Doctor finds Alameda to his liking.


Published:

Al Wright

Dr. Lloyd Takao has been a pediatrician for more than 30 years, practicing at Primary Pediatric Medical Group in Alameda for three years. Takao loves what he does and can boast that he never has a boring day.

1. What do you love most about being a pediatrician?

I love pediatrics because you can make a difference so early in a child’s life that can have consequences that will impact him or her for a long time to come. It might be through family or psychosocial advice, an important diagnosis such as ADHD or an intervention regarding dietary habits or weight problems or insomnia/sleep habits. If we can pick up on problems early, it sends a child’s health down a totally different path. Also, there is so much anxiety and depression in children and families now; I am very comfortable with, and good at dealing with, these issues. People ask all the time, ‘Don’t you get tired of seeing just colds all day?’ When I see a sick or well patient, I have to know about all the things that are not presenting themselves—or that could be. I rule them out as quickly and the best I can, and then I call it what it is. I ensure a close follow-up with the parents, and I am done. That’s fun.

2. Have things changed much in pediatrics over the last 30 years?

Yes, technology. I remain proud, though, of being called old school. I see patients come out of surgery and occasionally do house calls—you learn so much that way—and attend kids’ graduations from middle school or college. High-tech is great for electronic medical records, but I have seen some physicians who concentrate so much on their computer entries that they do not look the patient eye-to-eye when they are one-on-one.

3. Why do you specialize in treating kids with asthma?

I have asthma, so I know a lot about it. I established the first Breathe Easy Day Camp in Alameda County with the American Lung Association in 1984. I was previously on the board of directors for the ALA at local, state, and national levels. It is scary not knowing where your next breath is coming from, and that is a common response from all children with the disease. It is important to reassure kids and treat them quickly to calm their anxiety and stop their wheezing. My goal is simple, and that is to get them wheeze-free as soon as possible and get them back in school and normalize their family activities. Nothing is more disruptive than not breathing well.

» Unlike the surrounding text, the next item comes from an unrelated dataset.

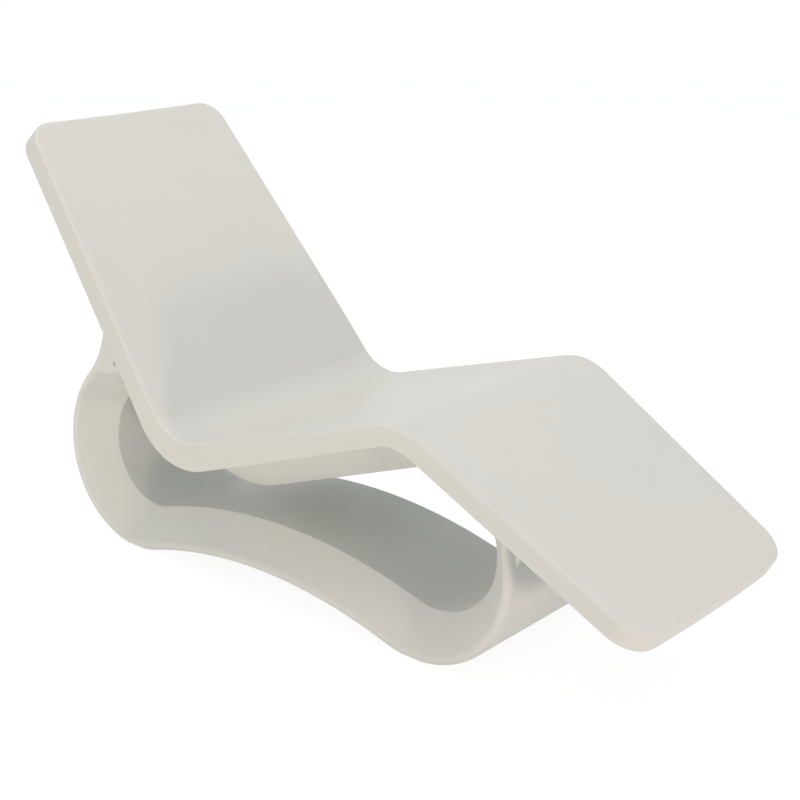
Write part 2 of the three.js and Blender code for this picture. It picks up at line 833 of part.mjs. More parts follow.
// Pads and their recesses share one place each.
const padPlaces = [];
for (const [end, lobe] of [
  ['rear', rearLobe],
  ['front', frontLobe],
]) {
  for (const [hand, side] of [
    ['right', -1],
    ['left', 1],
  ]) {
    const y = side * (baseWidth / 2 - padInset);
    padPlaces.push({ name: `${end}_${hand}_foot_pad`, at: new THREE.Vector3(lobe.x, y, 0) });
  }
}

let loop = solidOf(loopGeometry());
loop = loop.add(solidOf(webGeometry(-1)));
loop = loop.add(solidOf(webGeometry(1)));
const recess = padGeometry(padRadius + seatingGap, padThickness + seatingGap, 0);
for (const place of padPlaces) {
  loop = loop.subtract(solidOf(recess, new THREE.Matrix4().setPosition(place.at)));
}
const drill = new THREE.CylinderGeometry(ventRadius, ventRadius, ventDepth * 2, ventSides);
const drillMesh = new THREE.Object3D();
standAt(drillMesh, ventSeat, ventAxis);
drillMesh.updateMatrix();
loop = loop.subtract(solidOf(drill, drillMesh.matrix));

const base = new THREE.Mesh(geometryOf(loop), basePlastic);
base.name = 'loop_base';
lounger.add(base);

const plug = new THREE.Mesh(ventPlugGeometry(), plugRubber);
plug.name = 'vent_plug';
standAt(plug, ventSeat, ventAxis);
lounger.add(plug);

for (const place of padPlaces) {
  const pad = new THREE.Mesh(padGeometry(padRadius, padThickness, padProud), padRubber);
  pad.name = place.name;
  pad.position.copy(place.at);
  lounger.add(pad);
}

// The origin goes under the middle of the part's length, on the floor.
lounger.updateMatrixWorld(true);
const extent = new THREE.Box3().setFromObject(lounger, true);
lounger.position.x = -(extent.min.x + extent.max.x) / 2;

export default lounger;
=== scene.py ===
"""Sun lounger: looks of its moulded shell and loop base, its plug and pads, and a plain studio."""

import math
from types import SimpleNamespace

import bmesh
import bpy
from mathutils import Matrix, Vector


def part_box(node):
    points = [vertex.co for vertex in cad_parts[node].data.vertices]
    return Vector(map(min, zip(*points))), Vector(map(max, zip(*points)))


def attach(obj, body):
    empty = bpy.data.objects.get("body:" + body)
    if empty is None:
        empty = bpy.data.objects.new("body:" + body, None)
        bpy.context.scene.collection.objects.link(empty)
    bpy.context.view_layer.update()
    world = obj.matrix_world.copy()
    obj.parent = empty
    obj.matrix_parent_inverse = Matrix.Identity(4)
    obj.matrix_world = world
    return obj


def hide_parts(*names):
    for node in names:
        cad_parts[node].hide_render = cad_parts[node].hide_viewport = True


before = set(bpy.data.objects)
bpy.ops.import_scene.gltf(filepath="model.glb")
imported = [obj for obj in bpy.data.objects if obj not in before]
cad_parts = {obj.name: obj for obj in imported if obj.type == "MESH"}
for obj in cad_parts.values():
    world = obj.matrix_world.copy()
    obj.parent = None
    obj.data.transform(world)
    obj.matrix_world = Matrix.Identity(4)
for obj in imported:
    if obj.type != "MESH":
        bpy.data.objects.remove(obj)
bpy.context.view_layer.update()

bl_info = {
    "name": "Sun lounger",
    "version": (1, 0, 0),
    "blender": (4, 5, 0),
    "location": "View3D > Sidebar > Lounger",
    "description": "Models a moulded plastic sun lounger and the studio it stands in",
    "category": "Add Mesh",
}

PLUG = "vent_plug"
PADS = (
    "rear_right_foot_pad",
    "rear_left_foot_pad",
    "front_right_foot_pad",
    "front_left_foot_pad",
)
QUARTER = math.pi / 2

# In metres: points this close are merged, count as one place, or are moved together.
MERGE = 0.00005
SAME_PLACE = 0.00001
LEVEL = 0.00003

# The shell: rows of faces along each stretch, and steps round its edges.
CORNER_ROWS = 8
BACK_ROWS = 26
SEAT_BEND_ROWS = 24
SEAT_ROWS = 16
KNEE_BEND_ROWS = 18
LEG_ROWS = 14
UPPER_EDGE_STEPS = 7
LOWER_EDGE_STEPS = 4

# The loop base: stations along each stretch of the loop, and points round its section's edges.
SWEEP_STATIONS = 20
BACK_STATIONS = 14
HIP_STATIONS = 22
SEAT_STATIONS = 10
KNEE_STATIONS = 18
LEG_STATIONS = 8
ARCH_STATIONS = 20
NOSE_STEPS = 5
OUTER_STEPS = 7
# Share of its turn that the tunnel has made at the blunt tip, and at the end of the knee bend.
TIP_SHARE = 0.62
KNEE_SHARE = 0.6

HALVINGS = 60  # that settle the arch's radius
ROUND_SIDES = 48  # of a round cutter
LEVEL_FACE = 0.9  # least upward or downward part of a level face's normal
SHELL_CREASE = math.radians(40)  # edges that turn by more stay sharp
BASE_CREASE = math.radians(30)
NORMAL_WEIGHT = 60  # how far the large faces set the normals

SHELL_MOTTLING = 0.016
BASE_MOTTLING = 0.020
PLUG_TOOTH = (0.0006, 0.00003)  # size and depth of the rubber's grain
PAD_TOOTH = (0.0012, 0.00010)


# Sizes and colours a user would change.


def length(name, default, description):
    return bpy.props.FloatProperty(
        name=name,
        description=description,
        default=default,
        min=0.0,
        unit="LENGTH",
        subtype="DISTANCE",
    )


def angle(name, degrees, description):
    return bpy.props.FloatProperty(
        name=name,
        description=description,
        default=math.radians(degrees),
        unit="ROTATION",
        subtype="ANGLE",
    )


def count(name, default, description):
    return bpy.props.IntProperty(name=name, description=description, default=default, min=1)


def factor(name, default, description):
    return bpy.props.FloatProperty(
        name=name, description=description, default=default, min=0.0, subtype="FACTOR"
    )


def power(name, default, description):
    return bpy.props.FloatProperty(
        name=name, description=description, default=default, min=0.0, unit="POWER"
    )


def colour(name, default, description):
    return bpy.props.FloatVectorProperty(
        name=name, description=description, default=default, size=3, subtype="COLOR"
    )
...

4. What are you doing for fun, when you aren’t in the office?

Eating bacon (maybe I shouldn’t say that). I play in a ukulele group, which makes me laugh and smile. I make up silly songs that I sing around the family. I love snorkeling in the ocean with beautiful fish and the honu (green sea turtles). Watching live sporting events, listening to any music and going to concerts, whether it’s the symphony or Eric Clapton, all are really fun for me. And of course, sipping a non-fat latte or a breve latte espresso with half and half is pretty great.

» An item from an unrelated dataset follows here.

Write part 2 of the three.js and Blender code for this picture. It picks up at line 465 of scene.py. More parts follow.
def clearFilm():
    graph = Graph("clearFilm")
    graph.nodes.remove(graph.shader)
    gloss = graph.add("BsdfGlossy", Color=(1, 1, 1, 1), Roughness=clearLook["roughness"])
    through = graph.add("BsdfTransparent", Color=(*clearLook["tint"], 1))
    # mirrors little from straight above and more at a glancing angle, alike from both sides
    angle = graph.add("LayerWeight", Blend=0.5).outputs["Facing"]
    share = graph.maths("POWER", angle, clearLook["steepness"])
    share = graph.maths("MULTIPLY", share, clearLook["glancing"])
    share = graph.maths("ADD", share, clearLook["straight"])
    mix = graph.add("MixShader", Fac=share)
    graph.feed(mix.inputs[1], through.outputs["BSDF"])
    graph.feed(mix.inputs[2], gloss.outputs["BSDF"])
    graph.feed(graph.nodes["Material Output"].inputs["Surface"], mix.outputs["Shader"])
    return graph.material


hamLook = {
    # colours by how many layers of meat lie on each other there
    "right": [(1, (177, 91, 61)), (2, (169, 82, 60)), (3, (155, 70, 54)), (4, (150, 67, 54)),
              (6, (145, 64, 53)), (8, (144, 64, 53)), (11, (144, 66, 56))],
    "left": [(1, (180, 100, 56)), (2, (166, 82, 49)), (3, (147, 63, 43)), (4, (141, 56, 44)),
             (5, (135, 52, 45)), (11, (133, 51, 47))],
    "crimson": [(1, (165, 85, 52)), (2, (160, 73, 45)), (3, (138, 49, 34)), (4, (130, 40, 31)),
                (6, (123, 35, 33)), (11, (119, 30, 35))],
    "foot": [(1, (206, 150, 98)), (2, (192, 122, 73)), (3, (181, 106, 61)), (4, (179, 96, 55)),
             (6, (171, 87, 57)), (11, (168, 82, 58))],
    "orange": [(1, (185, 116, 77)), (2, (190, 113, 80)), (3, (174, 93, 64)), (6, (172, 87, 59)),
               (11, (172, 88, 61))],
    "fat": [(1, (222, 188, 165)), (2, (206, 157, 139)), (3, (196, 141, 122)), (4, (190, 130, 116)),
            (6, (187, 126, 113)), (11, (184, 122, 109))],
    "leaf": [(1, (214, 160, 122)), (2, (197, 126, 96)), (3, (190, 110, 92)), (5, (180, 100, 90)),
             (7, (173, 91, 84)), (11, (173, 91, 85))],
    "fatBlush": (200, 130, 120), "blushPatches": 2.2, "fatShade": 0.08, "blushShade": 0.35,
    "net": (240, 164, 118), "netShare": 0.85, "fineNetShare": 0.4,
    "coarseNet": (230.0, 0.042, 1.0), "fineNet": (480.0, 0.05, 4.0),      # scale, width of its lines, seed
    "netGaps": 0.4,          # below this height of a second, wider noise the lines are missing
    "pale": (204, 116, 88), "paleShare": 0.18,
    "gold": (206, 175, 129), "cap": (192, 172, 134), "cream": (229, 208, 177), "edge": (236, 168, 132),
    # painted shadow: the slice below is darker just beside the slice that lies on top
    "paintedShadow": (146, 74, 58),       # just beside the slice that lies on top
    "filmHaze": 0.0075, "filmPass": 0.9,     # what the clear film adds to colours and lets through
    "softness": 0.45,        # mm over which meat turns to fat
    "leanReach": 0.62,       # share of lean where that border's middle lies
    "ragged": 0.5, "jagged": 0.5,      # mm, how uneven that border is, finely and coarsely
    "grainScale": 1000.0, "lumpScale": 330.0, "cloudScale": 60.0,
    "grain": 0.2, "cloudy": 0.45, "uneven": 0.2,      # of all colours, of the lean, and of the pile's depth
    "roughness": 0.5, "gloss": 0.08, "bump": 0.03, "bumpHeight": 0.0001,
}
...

5. How’s Alameda treating you?

Alameda families have been wonderful at accepting me into the community. I run into tons of families around town. I get to see my babies, children, and mothers when I go to lunch or Starbucks. I really love my job. I have always thought that all I need to do is care, which is so easy to do. That effort, I believe, will make a lasting impression wherever I am. It’s really fun that my daughter and two grandchildren, who attend Otis School, live here in Alameda. It’s also great to see their friends in my office. Alameda agrees with me quite well.